Once kudzu is overgrown, it’s very difficult to get rid of it. Vast swaths of the southern United States are buried by this invasive pest.

And dementia? No known cure. (Except possibly for goats — they love the stuff).

Goat eating kudzu.jpg

An out-of-the-box grazing solution, with antlers.

And then there were the really bad days, like the one recounted in REPRIEVE DENIED, where my personal well-being was in peril.

I had tried some standard, in-the-box, exit strategies. Nothing doing.  I needed to be my own goat solution.

It’s one thing to have a parent suffering from such a debilitating illness. But yet again another to be completely dependent on the very same person, not only as parent, but also as landlord and boss.  A compromised parent or landlord, I could deal with.  But not all three!  Three is equivalent to overgrown kudzu.

As explained in my recent post THE CALL (AKA FLYING MOUSE STORY), after placing an ad to hire myself out as tech talent in the failing New York Times, I got my first call. After setting up Harvey Burgermeister’s desktop (including the ill-fated attempted execution of his levitating mouse), a second call hit my cell phone. This time it was a medium sized business in the Graybar Building. A prominent executive recruiter needed a new PC and training for running mail merges in MS Word.

Then another call from a boutique investment firm on Madison Avenue. A panoply of calls ensued.  Soon I was getting a third of my business by referrals!

Within two months, I had replicated my income from Olcott International (which wasn’t that extraordinary since the pay scales were Burger King low). My business was not only holding up, but increasing!

The moment had come when I was no longer dependent on Dad for my economic livelihood. Don’t get me wrong — I had tons of great memories of him while growing up: he would never cease being my Dad.  But his role in my life as an erratic boss was unsupportable.  For my sake, I needed him to find someone else for his whipping post.

But was I really ready? I had a short conversation with myself that kind of went like this:

  • First, I reminded myself that I had started a new business only two months previously.

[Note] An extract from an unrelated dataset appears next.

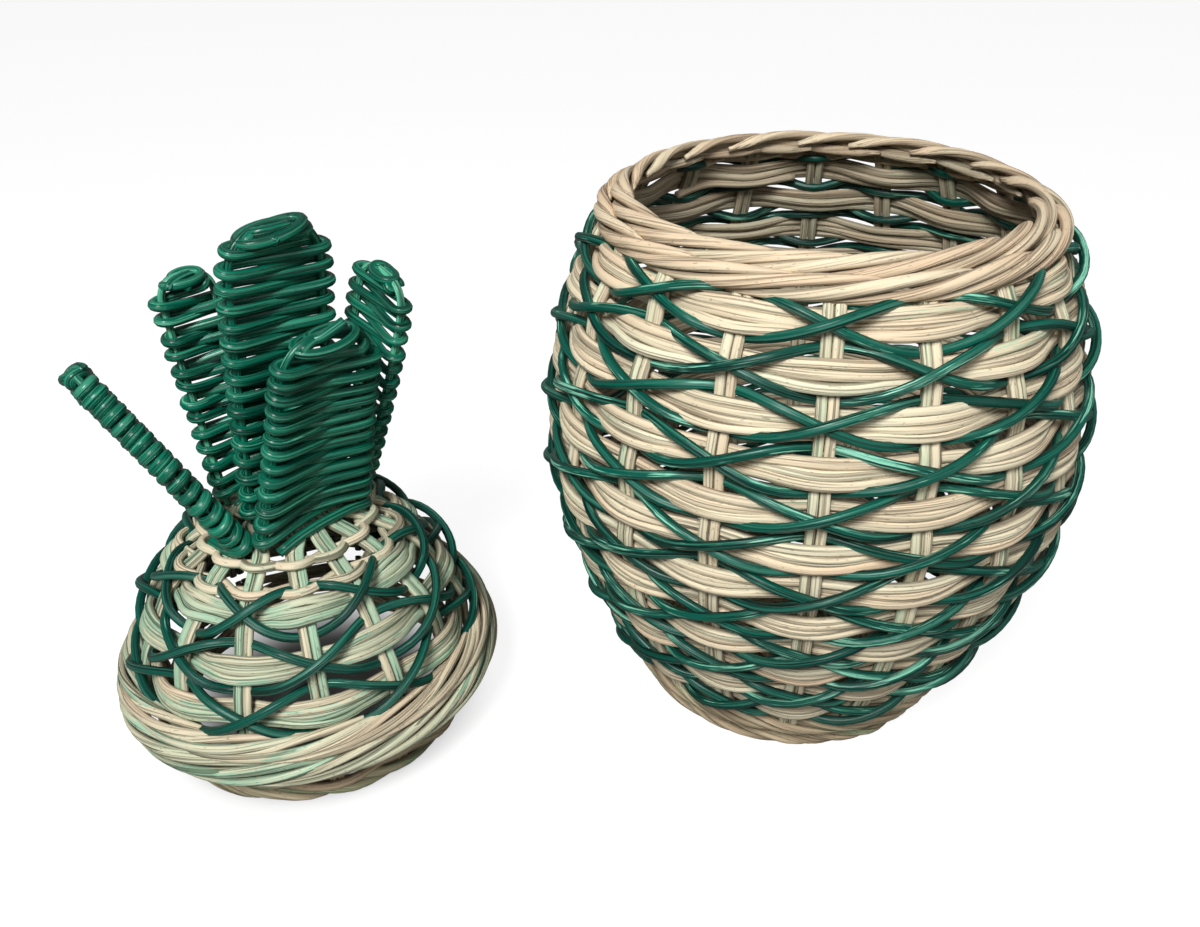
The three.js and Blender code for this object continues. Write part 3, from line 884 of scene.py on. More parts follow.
def ring_frame(
    angle: np.ndarray, axis: Sequence[float], ring: float, height: float, lean: float,
) -> tuple[np.ndarray, np.ndarray, np.ndarray]:
    """Lays the middle of a ring, with the directions across it.

    Args:
        angle: Angles round the ring's axis.
        axis: Where the axis stands.
        ring: Radius of the ring.
        height: Height of the ring.
        lean: Angle by which its upright leans outwards.

    Returns:
        The ring's points, and the outward and the upright direction at each.
    """
    out = np.stack([np.cos(angle), np.sin(angle), np.zeros_like(angle)], axis=1)
    across = out * math.cos(lean) - UP * math.sin(lean)
    upright = out * math.sin(lean) + UP * math.cos(lean)
    middle = out * ring + UP * height + np.array([axis[0], axis[1], 0.0])
    return middle, across, upright


@dataclass
class Rope:
    """A ring of strands laid round each other with a long turn.

    Attributes:
        axis: Where the ring's axis stands.
        ring: Radius of the ring, to the middle of the rope.
        height: Height of the middle of the rope.
        reach: How far the reeds' middles lie from the rope's, outwards and upwards.
        strands: Number of strands.
        reeds: Reeds that lie side by side in each.
        turns: Turns of the rope once round the ring. A negative number turns the other way.
        radius: Radius of the reeds.
        lean: Angle by which the rope's upright leans outwards.
        loose: How unevenly the reeds lie.
    """

    axis: Sequence[float]
    ring: float
    height: float
    reach: tuple[float, float]
    strands: int
    reeds: int
    turns: int
    radius: float
    lean: float = 0.0
    loose: float = 0.16

    def lay(self, looks: Sequence[Look], rng: np.random.Generator, steps: int = 144) -> list[Strand]:
        """Lays the rope's reeds.

        Args:
            looks: One for each reed.
            rng: Seeded source of its unevenness.
            steps: Steps round the ring.

        Returns:
            The reeds.
        """
        ring = QUARTER + TAU * np.arange(steps) / steps
        middle, across, upright = ring_frame(ring, self.axis, self.ring, self.height, self.lean)
        made = []
        packed = 0.86  # a strand's reeds lie nearer to each other than to the next strand's
        for number, look in zip(range(self.strands * self.reeds), looks):
            strand, reed = divmod(number, self.reeds)
            place = packed * (reed - (self.reeds - 1) / 2) / self.reeds
            phase = TAU * (strand + place) / self.strands
            section = phase - self.turns * ring + waver(rng, ring, self.loose, (3, 5, 8, 12))
            wide = self.reach[0] + waver(rng, ring, 0.25, (4, 9))
            tall = self.reach[1] + waver(rng, ring, 0.25, (5, 7))
            away = across * (np.cos(section) * wide)[:, None]
            away = away + upright * (np.sin(section) * tall)[:, None]
            normals = across * np.cos(section)[:, None] + upright * np.sin(section)[:, None]
            girth = self.radius * (1 + waver(rng, ring, 0.03, (6, 10)))
            made.append(Strand(middle + away, normals, girth, look))
        return made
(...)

I could be experiencing a fluke. Everything could dry up!
  • Well, I rationalized, there is a risk in everything, isn’t there? Even being in a family business…
  • Especially in a family business! I knew this all too well.

That settled it! The opportunity I had been looking for had arrived. It was time to sever my ties with Olcott International.

It wasn’t like I hadn’t done this before. In my story THE LIZARD, I gave notice to Dad that I was leaving to go get an MBA at Columbia Business School back in 1986.

So, ten years later, I asked Dad again for a moment in his office.

He sat back in his executive chair on the top floor. I believe it was the same chair he had had in the Pan Am building so many years before. “Yes?” he said expectantly.  I mentally adjusted my goat-hat.


The chair.

“Dad, you built this business.” True dat. He nodded his head in acknowledgement.

“You know everything about the patent annuity business.” Again, I wasn’t telling him anything he didn’t know already.

“You don’t need me here. You got this covered.” I waved my hand palm down as if I was passing on a deal from the croupier at the blackjack table in the Paradise Island casino.

I told him about my desire to do what he did – start a business. I explained what my business model was and how I found new clients. To my surprise, it was now a serious venture; I could support myself. I assured him that I would be available if and/or when needed.

I think he was proud of me in a certain way. He warmly wished me the best of luck.

Within a week, I walked out the door (and was not even hit by it).

My business flourished as I never went back to work as an employee for my Dad again during his lifetime. Relieved of the spiritual beatings, our relationship improved immeasurably.

And this time he did not replace me by placing a ‘Help Wanted’ ad in The Hudson Dispatch. He was happy to simply have Peggy and Bob take over my marketing activities and pocket the reduced salary expenses.

It was like I had paid him.  My Dad, me, and all goats were fulfilled.  At least for a little while.